Die Kassenärztliche Vereinigung weiß von diesem Vorgehen der Harburger Kinderärzte nichts, sieht darin aber grundsätzlich keinen Regelverstoß. „Die freie Arztwahl bedeutet, dass keinem Patienten ein Arzt zugewiesen werden darf, sondern sie sich selbst einen Arzt ihres Vertrauens suchen können“, sagt Dieter Bollmann. „Ein Arzt darf aber durchaus Patienten ablehnen, wenn er so überlastet ist, dass er ihre Versorgung oder die anderer Patienten nicht mehr gewährleisten kann.“ Sprich: Jeder Patient darf sich gerne einen Arzt suchen, wenn er denn einen findet. Besonders beliebte Ärzte werden wohl häufiger Patienten abweisen– und seien sie noch so klein.

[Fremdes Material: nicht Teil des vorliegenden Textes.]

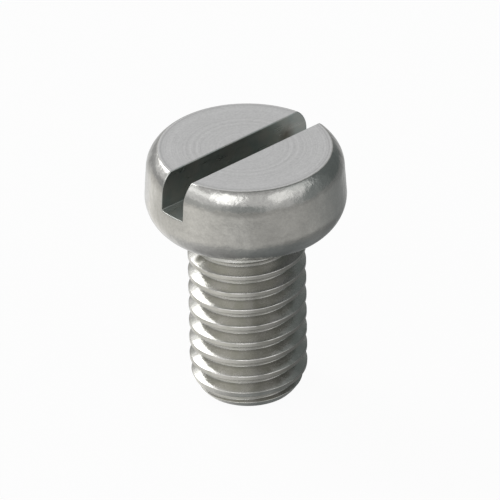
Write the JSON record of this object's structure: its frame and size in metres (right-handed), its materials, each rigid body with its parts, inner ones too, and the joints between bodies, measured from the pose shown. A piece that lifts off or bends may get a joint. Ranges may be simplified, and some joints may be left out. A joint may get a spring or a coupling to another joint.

Einige Eltern versuchen deshalb gar nicht erst, einen Kinderarzt zu finden und nehmen ihren Nachwuchs mit zum Hausarzt. Die Kassenärztliche Vereinigung rät davon nicht ab: „Auch die Fachärzte für Allgemeinmedizin lernen in ihrer Weiterbildung, kranke Kinder zu versorgen.“, sagt Dieter Bollmann. „Gerade da, wo eine längere Beziehung zwischen Familien und ihrem Hausarzt besteht, wird dieses Fachwissen auch in Anspruch genommen.“

Anders, als die KVH will die Gesundheitsbehörde dafür sorgen, dass auch kleinere Quartiere wieder mit Fachärzten versorgt werden (das Abendblatt berichtete). Und die Heimfelder Eltern? „Ich hoffe einfach, dass meine Kinder nicht so oft krank werden“, sagt Reno Rückert.